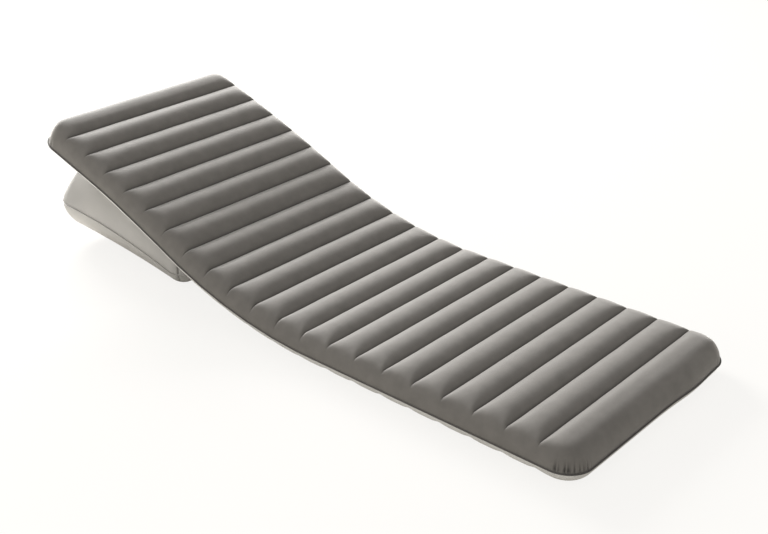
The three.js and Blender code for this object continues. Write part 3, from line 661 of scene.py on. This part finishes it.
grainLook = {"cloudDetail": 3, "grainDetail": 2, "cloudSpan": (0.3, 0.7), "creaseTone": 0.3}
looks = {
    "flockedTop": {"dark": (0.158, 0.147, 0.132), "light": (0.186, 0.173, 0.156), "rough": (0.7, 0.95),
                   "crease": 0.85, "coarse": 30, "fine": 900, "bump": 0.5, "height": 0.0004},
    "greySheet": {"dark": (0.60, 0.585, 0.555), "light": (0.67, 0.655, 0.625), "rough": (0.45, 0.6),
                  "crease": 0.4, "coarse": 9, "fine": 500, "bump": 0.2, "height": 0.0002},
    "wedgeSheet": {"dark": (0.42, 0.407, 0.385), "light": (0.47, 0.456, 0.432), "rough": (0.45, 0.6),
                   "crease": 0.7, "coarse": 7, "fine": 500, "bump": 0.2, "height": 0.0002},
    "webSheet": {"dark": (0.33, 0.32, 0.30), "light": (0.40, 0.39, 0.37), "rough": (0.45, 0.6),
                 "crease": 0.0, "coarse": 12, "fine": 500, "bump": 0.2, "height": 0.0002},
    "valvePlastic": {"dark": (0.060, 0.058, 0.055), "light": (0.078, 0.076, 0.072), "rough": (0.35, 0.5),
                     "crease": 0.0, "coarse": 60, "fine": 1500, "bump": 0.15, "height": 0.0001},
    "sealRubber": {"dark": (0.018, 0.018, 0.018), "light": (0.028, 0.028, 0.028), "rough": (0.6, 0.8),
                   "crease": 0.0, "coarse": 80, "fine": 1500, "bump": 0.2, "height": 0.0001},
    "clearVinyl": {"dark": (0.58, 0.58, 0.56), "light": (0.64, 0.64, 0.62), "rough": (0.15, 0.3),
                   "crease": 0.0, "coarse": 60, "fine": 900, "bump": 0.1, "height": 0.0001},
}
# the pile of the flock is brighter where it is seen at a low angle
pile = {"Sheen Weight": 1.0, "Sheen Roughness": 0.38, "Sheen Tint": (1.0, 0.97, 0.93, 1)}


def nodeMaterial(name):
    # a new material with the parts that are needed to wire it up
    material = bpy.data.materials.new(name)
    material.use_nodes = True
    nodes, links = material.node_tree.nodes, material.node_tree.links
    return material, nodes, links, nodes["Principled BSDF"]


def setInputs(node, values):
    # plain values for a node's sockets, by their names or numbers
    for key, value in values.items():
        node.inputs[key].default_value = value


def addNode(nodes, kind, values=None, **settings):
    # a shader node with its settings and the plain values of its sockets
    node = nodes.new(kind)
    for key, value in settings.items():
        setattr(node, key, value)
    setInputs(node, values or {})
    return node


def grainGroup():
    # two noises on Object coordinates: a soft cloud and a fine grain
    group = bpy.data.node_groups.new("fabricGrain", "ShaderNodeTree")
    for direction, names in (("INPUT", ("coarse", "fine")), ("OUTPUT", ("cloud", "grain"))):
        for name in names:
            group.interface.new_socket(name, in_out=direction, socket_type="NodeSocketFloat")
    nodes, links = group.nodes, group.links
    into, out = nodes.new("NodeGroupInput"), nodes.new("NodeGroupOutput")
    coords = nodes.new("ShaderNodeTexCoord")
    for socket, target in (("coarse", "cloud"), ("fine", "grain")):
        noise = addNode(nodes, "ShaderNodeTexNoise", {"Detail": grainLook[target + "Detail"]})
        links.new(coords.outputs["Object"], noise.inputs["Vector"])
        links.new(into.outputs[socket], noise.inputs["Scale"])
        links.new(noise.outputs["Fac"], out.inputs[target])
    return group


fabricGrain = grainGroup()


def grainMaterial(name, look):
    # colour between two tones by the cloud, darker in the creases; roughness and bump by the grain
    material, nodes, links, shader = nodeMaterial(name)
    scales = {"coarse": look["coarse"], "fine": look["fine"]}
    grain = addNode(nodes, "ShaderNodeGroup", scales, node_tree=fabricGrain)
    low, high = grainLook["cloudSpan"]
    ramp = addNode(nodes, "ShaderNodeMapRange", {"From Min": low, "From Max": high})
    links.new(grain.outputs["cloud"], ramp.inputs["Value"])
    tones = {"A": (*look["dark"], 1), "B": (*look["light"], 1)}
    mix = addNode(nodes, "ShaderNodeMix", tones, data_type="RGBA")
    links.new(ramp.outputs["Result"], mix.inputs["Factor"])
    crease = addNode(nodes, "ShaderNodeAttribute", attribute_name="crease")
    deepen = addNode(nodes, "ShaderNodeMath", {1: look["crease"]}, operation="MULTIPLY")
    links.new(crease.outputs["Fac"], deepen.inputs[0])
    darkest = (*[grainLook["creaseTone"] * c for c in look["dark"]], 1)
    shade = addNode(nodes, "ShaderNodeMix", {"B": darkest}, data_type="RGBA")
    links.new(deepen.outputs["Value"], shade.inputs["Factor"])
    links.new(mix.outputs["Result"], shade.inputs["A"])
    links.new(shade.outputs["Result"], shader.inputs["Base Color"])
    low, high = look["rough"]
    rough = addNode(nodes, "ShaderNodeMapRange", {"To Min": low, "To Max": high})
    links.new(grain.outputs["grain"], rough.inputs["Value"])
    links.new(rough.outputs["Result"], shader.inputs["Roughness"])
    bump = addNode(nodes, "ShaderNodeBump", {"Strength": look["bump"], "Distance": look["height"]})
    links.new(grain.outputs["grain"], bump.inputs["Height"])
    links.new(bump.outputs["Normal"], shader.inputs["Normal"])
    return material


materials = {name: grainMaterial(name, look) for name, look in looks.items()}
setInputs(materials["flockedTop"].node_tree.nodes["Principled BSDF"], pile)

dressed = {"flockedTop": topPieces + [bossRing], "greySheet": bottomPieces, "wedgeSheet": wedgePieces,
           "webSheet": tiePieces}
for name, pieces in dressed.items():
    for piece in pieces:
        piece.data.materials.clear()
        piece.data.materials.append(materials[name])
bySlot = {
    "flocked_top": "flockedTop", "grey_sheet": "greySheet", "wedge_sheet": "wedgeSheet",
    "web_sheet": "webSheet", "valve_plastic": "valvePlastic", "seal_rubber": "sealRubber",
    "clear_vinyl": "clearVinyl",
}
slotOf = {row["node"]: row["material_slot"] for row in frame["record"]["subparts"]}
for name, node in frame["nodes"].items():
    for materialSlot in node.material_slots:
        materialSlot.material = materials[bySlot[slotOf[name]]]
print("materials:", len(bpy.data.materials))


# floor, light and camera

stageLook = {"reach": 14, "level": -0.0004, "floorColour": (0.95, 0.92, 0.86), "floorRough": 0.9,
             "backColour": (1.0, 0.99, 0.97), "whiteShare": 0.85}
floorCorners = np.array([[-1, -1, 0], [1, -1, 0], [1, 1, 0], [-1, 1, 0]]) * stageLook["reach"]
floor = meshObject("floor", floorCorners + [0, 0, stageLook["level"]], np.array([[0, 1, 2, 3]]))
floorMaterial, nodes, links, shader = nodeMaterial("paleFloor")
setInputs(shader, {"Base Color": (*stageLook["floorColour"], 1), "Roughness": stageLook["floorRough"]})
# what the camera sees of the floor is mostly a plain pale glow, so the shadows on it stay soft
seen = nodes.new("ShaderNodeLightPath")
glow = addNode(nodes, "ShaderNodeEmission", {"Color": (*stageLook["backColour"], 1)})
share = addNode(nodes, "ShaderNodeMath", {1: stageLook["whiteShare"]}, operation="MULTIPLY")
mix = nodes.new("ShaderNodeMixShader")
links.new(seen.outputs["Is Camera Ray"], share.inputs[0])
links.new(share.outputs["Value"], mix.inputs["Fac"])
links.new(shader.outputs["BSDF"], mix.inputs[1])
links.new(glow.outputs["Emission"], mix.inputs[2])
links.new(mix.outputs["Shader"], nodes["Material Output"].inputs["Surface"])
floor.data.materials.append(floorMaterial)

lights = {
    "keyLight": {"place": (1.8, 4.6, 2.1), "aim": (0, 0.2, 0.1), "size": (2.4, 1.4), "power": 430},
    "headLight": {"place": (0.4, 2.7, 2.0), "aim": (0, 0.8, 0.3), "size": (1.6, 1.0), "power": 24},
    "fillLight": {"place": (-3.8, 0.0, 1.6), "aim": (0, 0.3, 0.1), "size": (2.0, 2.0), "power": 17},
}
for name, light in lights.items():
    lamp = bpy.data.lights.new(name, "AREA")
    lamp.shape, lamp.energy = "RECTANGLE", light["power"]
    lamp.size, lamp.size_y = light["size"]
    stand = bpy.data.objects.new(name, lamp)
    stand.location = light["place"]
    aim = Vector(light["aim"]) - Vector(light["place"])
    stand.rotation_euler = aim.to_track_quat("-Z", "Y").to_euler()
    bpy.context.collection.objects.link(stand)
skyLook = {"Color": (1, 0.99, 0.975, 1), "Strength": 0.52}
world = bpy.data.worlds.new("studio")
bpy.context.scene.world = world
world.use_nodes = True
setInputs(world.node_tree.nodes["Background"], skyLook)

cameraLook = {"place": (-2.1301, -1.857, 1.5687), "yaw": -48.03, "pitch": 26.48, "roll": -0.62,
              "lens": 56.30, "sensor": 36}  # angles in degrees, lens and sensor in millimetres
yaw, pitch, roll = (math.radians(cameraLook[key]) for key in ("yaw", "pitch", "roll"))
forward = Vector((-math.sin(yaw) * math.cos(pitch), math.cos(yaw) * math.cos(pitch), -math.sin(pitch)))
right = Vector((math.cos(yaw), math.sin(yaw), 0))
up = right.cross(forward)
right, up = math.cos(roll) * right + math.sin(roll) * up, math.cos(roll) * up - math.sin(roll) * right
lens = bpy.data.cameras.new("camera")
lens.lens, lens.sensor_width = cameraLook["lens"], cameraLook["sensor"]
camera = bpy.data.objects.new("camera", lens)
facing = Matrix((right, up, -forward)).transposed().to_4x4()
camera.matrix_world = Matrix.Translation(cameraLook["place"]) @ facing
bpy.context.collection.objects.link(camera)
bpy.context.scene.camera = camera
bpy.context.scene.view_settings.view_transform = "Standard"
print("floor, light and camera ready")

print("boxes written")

Required task
Locate all lines in the listing above with the word "scene". Copy them.

Response to this exercise
The three.js and Blender code for this object continues. Write part 3, from line 661 of scene.py on. This part finishes it.
bpy.context.scene.world = world
bpy.context.scene.camera = camera
bpy.context.scene.view_settings.view_transform = "Standard"